Many operations can be performed in parallel, for example pushing a value onto the stack, decrementing a register and conditionally jumping if the result is not zero can all be performed in a single cycle.

All values, including the number of bits or the selector for the input decoders may come from the input, a decoder, the stack, a register or from a constant operand embedded in the compiled microcode.

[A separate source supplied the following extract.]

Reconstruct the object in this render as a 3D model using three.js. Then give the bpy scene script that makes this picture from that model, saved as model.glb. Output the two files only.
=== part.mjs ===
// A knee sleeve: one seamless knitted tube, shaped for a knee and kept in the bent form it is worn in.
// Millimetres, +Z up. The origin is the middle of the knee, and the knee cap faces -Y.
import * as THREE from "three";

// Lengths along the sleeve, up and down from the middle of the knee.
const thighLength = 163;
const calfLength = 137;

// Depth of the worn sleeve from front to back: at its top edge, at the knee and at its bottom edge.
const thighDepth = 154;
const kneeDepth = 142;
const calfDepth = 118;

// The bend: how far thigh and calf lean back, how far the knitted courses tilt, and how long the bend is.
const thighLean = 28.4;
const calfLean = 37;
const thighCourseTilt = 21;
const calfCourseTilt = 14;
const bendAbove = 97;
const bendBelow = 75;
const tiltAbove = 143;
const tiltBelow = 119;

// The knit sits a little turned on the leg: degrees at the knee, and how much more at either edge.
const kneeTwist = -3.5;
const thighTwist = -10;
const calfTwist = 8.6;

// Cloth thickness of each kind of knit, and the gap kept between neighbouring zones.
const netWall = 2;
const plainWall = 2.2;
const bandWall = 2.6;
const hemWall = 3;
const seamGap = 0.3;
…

With the solution described above, it becomes possible to make sense of the XML and/or FIX language implementations on the hardware. This means it is possible to have a critical low latency path, for example from market data to the decision to trade and the instruction to trade, on the hardware. This is particularly advantageous where high speed access to data is required, such as in the high frequency trading/low latency trading communities where it is desirable to provide the lowest possible latencies while providing an accelerated trading and market data gateway service. The ability to update the output format without having to change the hardware design or reload the hardware image permits the decoding path to be changed dynamically. This results in lower maintenance of a large install base - for example when a protocol change is detected the management software can compile new microcode from the updated templates without having to centrally generate a test a new hardware reconfiguration. Similarly it is possible to dynamically change the output format to add or remove fields during a trading session in order to optimise the data format based on the requirements of the algorithm.

It will be appreciated that features of one of the embodiments described above may be used with any of the other embodiments. Furthermore, the embodiments have been described way of example only, and variations of detail are possible within the scope of the claims.